== RECORDS

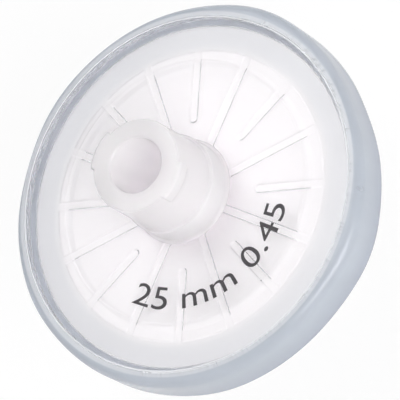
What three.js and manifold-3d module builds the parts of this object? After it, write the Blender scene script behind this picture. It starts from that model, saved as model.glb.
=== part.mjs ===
import * as THREE from 'three';
import { mergeVertices } from 'three/addons/utils/BufferGeometryUtils.js';
import Module from 'manifold-3d';

const wasm = await Module();
wasm.setup();

// Syringe filter: millimetres, +Z up, outlet tip on z = 0, inlet hub on top.

// Membrane, clamped at its edge, with a chamber each side of it
const membraneDiameter = 23.1;
const membraneThickness = 0.15;
const membranePocket = 0.1;
const clampWidth = 0.9;
const clampRing = 0.15;

// Weld round the membrane, then the band that is moulded over both halves
const weldWidth = 1.8;
const tongueDepth = 0.55;
const tongueThickness = 0.9;
const bandWall = 1.0;
const bandDrop = 0.05;
const bandThickness = 3.8;
const bandLip = 0.35;
const shoulderHeight = 1.0;
const bandRounding = 0.9;
const edgeBreak = 0.12;
const fitClearance = 0.03;

// Inlet half
const inletPlate = 1.52;
const plateRounding = 0.12;
const ribHeight = 0.13;
const ribWidth = 0.62;
const ribPairs = 8;
const longRibStart = 2.0;
const shortRibStart = 5.75;
const ribEmbed = 0.3;
const chamberSlope = 0.45;
const landRelief = 0.03;
const beadInset = 0.27;
const beadWidth = 0.2;
const beadHeight = 0.04;

// Female Luer lock hub, 6 % taper in its bore
const hubHeight = 7.1;
const hubTipDiameter = 7.2;
const hubRootDiameter = 7.36;
const bossDiameter = 7.8;
const bossHeight = 2.3;
const bossRounding = 0.5;
const bossTurn = 65;
const hubFillet = 0.35;
const lugSpan = 7.8;
const lugThickness = 1.3;
const lugHalfAngle = 23;
const lugBearing = 156;
const lugSlope = 0.35;
const luerTaper = 0.06;
const luerMouth = 4.3;
const luerFloor = 0.7;
const mouthBreak = 0.1;
const inletHole = 2.4;

// Outlet half with its male Luer slip tip
const outletPlate = 1.7;
const tipLength = 10.0;
const tipDiameter = 3.97;
const tipRounding = 0.15;
const outletBore = 2.1;
const rootDiameter = 8.0;
const rootHeight = 1.8;
const rootRounding = 0.6;
const drainFunnel = 0.6;
const drainRibHeight = 0.25;
const drainRibWidth = 0.5;
const longDrainStart = 2.2;
const shortDrainStart = 5.0;

// Faceting, and how far a cut runs past the face it opens
const wideFacets = 96;
const narrowFacets = 48;
const arcSteps = 5;
const shortArcSteps = 3;
const shoulderSteps = 6;
const lugSteps = 10;
const ribEndSteps = 4;
const cutPast = 1;

// Levels, from the outlet tip upwards
const outletFace = tipLength + rootHeight;
const outletFloor = outletFace + outletPlate;
const membraneBottom = outletFloor + drainRibHeight;
const membraneTop = membraneBottom + membraneThickness;
const inletCeiling = membraneTop + ribHeight;
const inletFace = inletCeiling + inletPlate;
const hubTop = inletFace + hubHeight;
const bandTop = inletFace - bandDrop;
const bandBottom = bandTop - bandThickness;

// Radii shared by the pieces
const membraneRadius = membraneDiameter / 2;
const chamberRadius = membraneRadius - clampWidth;
const pocketRadius = membraneRadius + membranePocket;
const clampStart = pocketRadius - clampRing;
const stepRadius = pocketRadius + weldWidth;
const plateRadius = stepRadius + tongueDepth;
const bandOuter = plateRadius + bandWall;
const tongueTop = (bandTop + bandBottom + tongueThickness) / 2;
const tongueBottom = tongueTop - tongueThickness;

const point = (r, z) => new THREE.Vector2(r, z);

// Points on an arc about (r, z), from angle a to angle b in degrees; an ellipse where the height differs.
function arc(r, z, radius, a, b, steps = arcSteps, height = radius) {
  const list = [];
  for (let i = 0; i <= steps; i += 1) {
    const angle = THREE.MathUtils.degToRad(a + ((b - a) * i) / steps);
    list.push(point(r + radius * Math.cos(angle), z + height * Math.sin(angle)));
  }
  return list;
}

// A manifold solid from a three.js geometry, turned inside out if it came so.
function solid(geometry) {
  const bare = new THREE.BufferGeometry();
  bare.setAttribute('position', geometry.getAttribute('position').clone());
  if (geometry.index) {
    bare.setIndex(geometry.index.clone());
  }
  const merged = mergeVertices(bare, 1e-5);
  const vertProperties = new Float32Array(merged.getAttribute('position').array);
  const source = merged.index.array;
  const kept = [];
  for (let i = 0; i < source.length; i += 3) {
    const [a, b, c] = [source[i], source[i + 1], source[i + 2]];
    if (a !== b && b !== c && c !== a) {
      kept.push(a, b, c);
    }
  }
  if (signedVolume(vertProperties, kept) < 0) {
    for (let i = 0; i < kept.length; i += 3) {
      [kept[i + 1], kept[i + 2]] = [kept[i + 2], kept[i + 1]];
    }
  }
  const triVerts = new Uint32Array(kept);
  return new wasm.Manifold(new wasm.Mesh({ numProp: 3, vertProperties, triVerts }));
}

function signedVolume(xyz, tri) {
  const [a, b, c] = [new THREE.Vector3(), new THREE.Vector3(), new THREE.Vector3()];
  let sum = 0;
  for (let i = 0; i < tri.length; i += 3) {
    a.fromArray(xyz, tri[i] * 3);
    b.fromArray(xyz, tri[i + 1] * 3);
    c.fromArray(xyz, tri[i + 2] * 3);
    sum += a.dot(b.cross(c));
  }
  return sum;
}

// A profile of (radius, height) points turned about the Z axis.
function turned(points, facets) {
  const lathe = new THREE.LatheGeometry(points, facets);
  lathe.rotateX(Math.PI / 2);
  return solid(lathe);
}

// A flat outline raised from one level to another.
function raised(shape, bottom, top) {
  const slab = new THREE.ExtrudeGeometry(shape, {
    depth: top - bottom,
    bevelEnabled: false,
    curveSegments: ribEndSteps,
  });
  slab.translate(0, 0, bottom);
  return solid(slab);
}

// A radial rib with a rounded inner end, at a bearing in degrees.
function rib(start, end, width, bottom, top, bearing) {
  const half = width / 2;
  const shape = new THREE.Shape();
  shape.moveTo(end, half);
  shape.lineTo(start + half, half);
  shape.absarc(start + half, 0, half, Math.PI / 2, Math.PI * 1.5, false);
  shape.lineTo(end, -half);
  shape.closePath();
  return turnedTo(raised(shape, bottom, top), bearing);
}

function turnedTo(body, bearing) {
  return body.rotate([0, 0, bearing]);
}

// Short ribs on the even bearings, long ones between them.
function ribRing(shortStart, longStart, end, width, bottom, top) {
  const pitch = 360 / (2 * ribPairs);
  const list = [];
  for (let i = 0; i < 2 * ribPairs; i += 1) {
    const start = i % 2 === 0 ? shortStart : longStart;
    list.push(rib(start, end, width, bottom, top, i * pitch));
  }
  return list;
}

function joined(list) {
  return list.reduce((whole, piece) => whole.add(piece));
}

function inletHalf() {
  const seal = membraneTop + fitClearance;
  const land = seal + landRelief;
  const bead = chamberRadius - beadInset;
  const plate = turned([
    point(0, inletCeiling),
    point(chamberRadius - chamberSlope, inletCeiling),
    point(chamberRadius, land),
    point(clampStart, land),
    point(clampStart, seal),
    point(stepRadius, seal),
    point(stepRadius, tongueTop + fitClearance),
    point(plateRadius, tongueTop + fitClearance),
    ...arc(plateRadius - plateRounding, inletFace - plateRounding, plateRounding, 0, 90),
    point(bead + beadWidth / 2, inletFace),
    point(bead, inletFace + beadHeight),
    point(bead - beadWidth / 2, inletFace),
    point(0, inletFace),
  ], wideFacets);
  const boss = bossDiameter / 2;
  const bossEdge = boss - bossRounding;
  const bossCentre = inletFace + bossHeight - bossRounding;
  const hub = turned([
    point(0, inletCeiling + ribEmbed),
    point(boss + hubFillet, inletCeiling + ribEmbed),
    ...arc(boss + hubFillet, inletFace + hubFillet, hubFillet, 270, 180, shortArcSteps),
    ...arc(bossEdge, bossCentre, bossRounding, 0, bossTurn, shortArcSteps),
    point(hubRootDiameter / 2, inletFace + bossHeight + edgeBreak),
    point(hubTipDiameter / 2, hubTop - edgeBreak),
    point(hubTipDiameter / 2 - edgeBreak, hubTop),
    point(0, hubTop),
  ], narrowFacets);
  const mouth = luerMouth / 2;
  const seatLevel = inletCeiling + luerFloor;
  const seat = mouth - (luerTaper * (hubTop - seatLevel)) / 2;
  const bore = turned([
    point(0, inletCeiling - cutPast),
    point(inletHole / 2, inletCeiling - cutPast),
    point(inletHole / 2, seatLevel),
    point(seat, seatLevel),
    point(mouth, hubTop - mouthBreak),
    point(mouth + mouthBreak, hubTop),
    point(mouth + mouthBreak, hubTop + cutPast),
    point(0, hubTop + cutPast),
  ], narrowFacets);
  const ribs = ribRing(
    shortRibStart,
    longRibStart,
    clampStart + clampRing / 2,
    ribWidth,
    seal,
    inletCeiling + ribEmbed,
  );
  return joined([plate, hub, lug(0), lug(180), ...ribs]).subtract(bore);
}

// One lug of the lock: a sector of the hub's end with a sloping underside.
function lug(bearing) {
  const inner = luerMouth / 2 + mouthBreak + edgeBreak;
  const outer = lugSpan / 2;
  const half = THREE.MathUtils.degToRad(lugHalfAngle);
  const shape = new THREE.Shape();
  shape.absarc(0, 0, outer, -half, half, false);
  shape.absarc(0, 0, inner, half, -half, true);
  shape.closePath();
  const block = new THREE.ExtrudeGeometry(shape, {
    depth: lugThickness,
    bevelEnabled: false,
    curveSegments: lugSteps,
  });
  const place = block.getAttribute('position');
  for (let i = 0; i < place.count; i += 1) {
    const reach = Math.hypot(place.getX(i), place.getY(i));
    const under = place.getZ(i) < lugThickness / 2;
    const lift = under && reach > (inner + outer) / 2 ? lugSlope : 0;
    place.setZ(i, place.getZ(i) + lift + hubTop - lugThickness);
  }
  return turnedTo(solid(block), bearing + lugBearing);
}

function outletHalf() {
  const root = rootDiameter / 2;
  const tip = tipDiameter / 2;
  const coneRoot = tip + (luerTaper * tipLength) / 2;
  const rest = membraneBottom - fitClearance;
  const plate = turned([
    point(0, outletFace),
    point(plateRadius - edgeBreak, outletFace),
    point(plateRadius, outletFace + edgeBreak),
    point(plateRadius, tongueBottom - fitClearance),
    point(stepRadius, tongueBottom - fitClearance),
    point(stepRadius, membraneTop),
    point(pocketRadius, membraneTop),
    point(pocketRadius, rest),
    point(chamberRadius, rest),
    point(chamberRadius, outletFloor),
    point(0, outletFloor),
  ], wideFacets);
  const nose = turned([
    point(0, 0),
    ...arc(tip - tipRounding, tipRounding, tipRounding, 270, 360, shortArcSteps),
    point(coneRoot, tipLength),
    ...arc(root - rootRounding, tipLength + rootRounding, rootRounding, 270, 360),
    point(root, outletFace + ribEmbed),
    point(0, outletFace + ribEmbed),
  ], narrowFacets);
  const half = outletBore / 2;
  const bore = turned([
    point(0, -cutPast),
    point(half, -cutPast),
    point(half, outletFloor - drainFunnel),
    point(half + drainFunnel, outletFloor),
    point(half + drainFunnel, membraneBottom + cutPast),
    point(0, membraneBottom + cutPast),
  ], narrowFacets);
  const ribs = ribRing(
    shortDrainStart,
    longDrainStart,
    chamberRadius + ribEmbed,
    drainRibWidth,
    outletFloor - ribEmbed,
    rest,
  );
  return joined([plate, nose, ...ribs]).subtract(bore);
}

function membrane() {
  return turned([
    point(0, membraneBottom),
    point(membraneRadius, membraneBottom),
    point(membraneRadius, membraneTop),
    point(0, membraneTop),
  ], wideFacets);
}

function sealBand() {
  const wall = plateRadius + fitClearance;
  const tongue = stepRadius + fitClearance;
  const shoulder = bandOuter - wall - bandLip;
  return turned([
    point(wall, bandTop),
    point(wall, tongueTop),
    point(tongue, tongueTop),
    point(tongue, tongueBottom),
    point(wall, tongueBottom),
    point(wall, bandBottom),
    ...arc(bandOuter - bandRounding, bandBottom + bandRounding, bandRounding, 270, 360),
    ...arc(wall + bandLip, bandTop - shoulderHeight, shoulder, 0, 90, shoulderSteps, shoulderHeight),
    point(wall, bandTop),
  ], wideFacets);
}

function piece(name, body, look) {
  const data = body.getMesh();
  const geometry = new THREE.BufferGeometry();
  geometry.setAttribute('position', new THREE.Float32BufferAttribute(data.vertProperties, 3));
  geometry.setIndex(new THREE.Uint32BufferAttribute(data.triVerts, 1));
  geometry.computeVertexNormals();
  const mesh = new THREE.Mesh(geometry, new THREE.MeshStandardMaterial(look));
  mesh.name = name;
  return mesh;
}

const clearPlastic = { color: 0xe9e8ec, roughness: 0.3, metalness: 0 };
const bandPlastic = { color: 0xc3cad6, roughness: 0.35, metalness: 0 };
const whiteFilm = { color: 0xfbf9fa, roughness: 0.85, metalness: 0 };

const filter = new THREE.Group();
filter.name = 'syringe_filter';
filter.add(piece('inlet_half', inletHalf(), clearPlastic));
filter.add(piece('outlet_half', outletHalf(), clearPlastic));
filter.add(piece('membrane', membrane(), whiteFilm));
filter.add(piece('seal_band', sealBand(), bandPlastic));

export default filter;
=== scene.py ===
import math

import bpy
import numpy as np
from mathutils import Matrix, Vector


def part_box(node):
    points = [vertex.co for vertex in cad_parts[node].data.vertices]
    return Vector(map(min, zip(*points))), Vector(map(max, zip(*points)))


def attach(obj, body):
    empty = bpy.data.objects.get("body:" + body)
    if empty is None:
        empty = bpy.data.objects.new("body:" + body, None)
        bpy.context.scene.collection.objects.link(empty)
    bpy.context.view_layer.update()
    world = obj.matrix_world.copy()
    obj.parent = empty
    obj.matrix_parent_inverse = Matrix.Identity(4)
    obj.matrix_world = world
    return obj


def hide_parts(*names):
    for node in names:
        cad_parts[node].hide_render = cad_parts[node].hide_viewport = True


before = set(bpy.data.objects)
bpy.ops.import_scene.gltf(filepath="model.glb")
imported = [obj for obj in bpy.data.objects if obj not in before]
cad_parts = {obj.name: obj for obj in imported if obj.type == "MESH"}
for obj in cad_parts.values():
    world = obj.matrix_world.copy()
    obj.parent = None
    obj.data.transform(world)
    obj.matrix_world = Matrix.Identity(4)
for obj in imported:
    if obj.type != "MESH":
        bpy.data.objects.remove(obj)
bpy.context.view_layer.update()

mm = 0.001
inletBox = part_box("inlet_half")
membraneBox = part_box("membrane")
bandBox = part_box("seal_band")


# fits that the pieces share: the joints' gap, a hair's breadth for tests of level, the plate's step above
# the band, and the thickness of the band's tongue, which lies half way up the band
gap = 0.03 * mm
hair = 0.001 * mm
plateStep = 0.05 * mm
tongueThickness = 0.9 * mm

# levels and radii shared by the pieces, from the frame
membraneBottom = membraneBox[0][2]
membraneTop = membraneBox[1][2]
bandBottom = bandBox[0][2]
bandTop = bandBox[1][2]
plateFace = bandTop + plateStep
hubTop = inletBox[1][2]
membraneRadius = membraneBox[1][0]
plateRadius = inletBox[1][0]
bandRadius = bandBox[1][0]
tongueTop = 0.5 * (bandBottom + bandTop) + 0.5 * tongueThickness
tongueBottom = tongueTop - tongueThickness


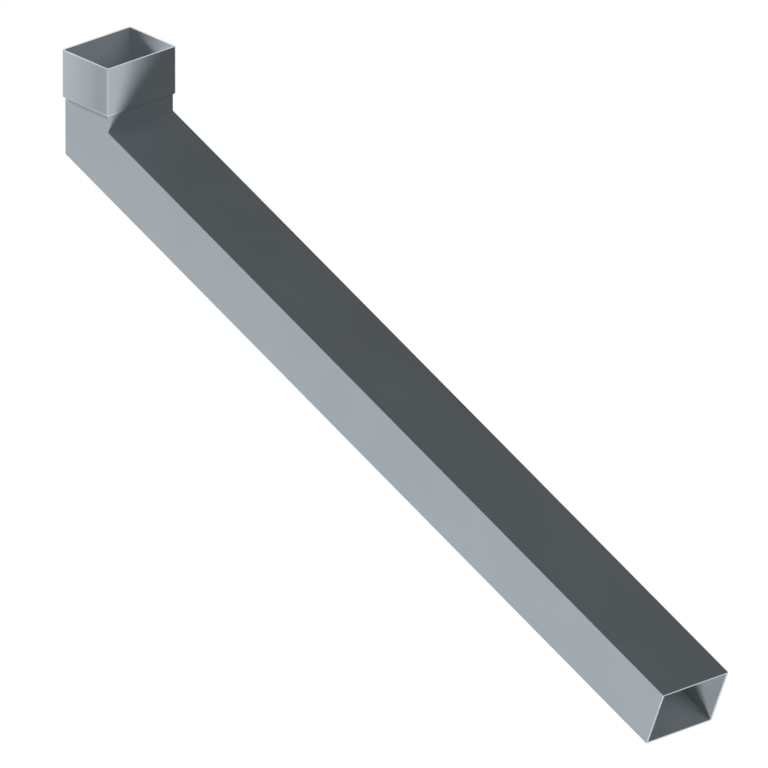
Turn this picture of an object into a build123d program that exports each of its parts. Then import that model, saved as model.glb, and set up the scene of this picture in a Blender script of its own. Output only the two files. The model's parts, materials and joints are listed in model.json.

====

TASK PROMPT:
In the listing above, find the line containing "const filter = new THREE.Group();" and the line containing "imported = [obj", then repeat those two lines and everything between them exactly.

OUTPUT:
const filter = new THREE.Group();
filter.name = 'syringe_filter';
filter.add(piece('inlet_half', inletHalf(), clearPlastic));
filter.add(piece('outlet_half', outletHalf(), clearPlastic));
filter.add(piece('membrane', membrane(), whiteFilm));
filter.add(piece('seal_band', sealBand(), bandPlastic));

export default filter;
=== scene.py ===
import math

import bpy
import numpy as np
from mathutils import Matrix, Vector


def part_box(node):
    points = [vertex.co for vertex in cad_parts[node].data.vertices]
    return Vector(map(min, zip(*points))), Vector(map(max, zip(*points)))


def attach(obj, body):
    empty = bpy.data.objects.get("body:" + body)
    if empty is None:
        empty = bpy.data.objects.new("body:" + body, None)
        bpy.context.scene.collection.objects.link(empty)
    bpy.context.view_layer.update()
    world = obj.matrix_world.copy()
    obj.parent = empty
    obj.matrix_parent_inverse = Matrix.Identity(4)
    obj.matrix_world = world
    return obj


def hide_parts(*names):
    for node in names:
        cad_parts[node].hide_render = cad_parts[node].hide_viewport = True


before = set(bpy.data.objects)
bpy.ops.import_scene.gltf(filepath="model.glb")
imported = [obj for obj in bpy.data.objects if obj not in before]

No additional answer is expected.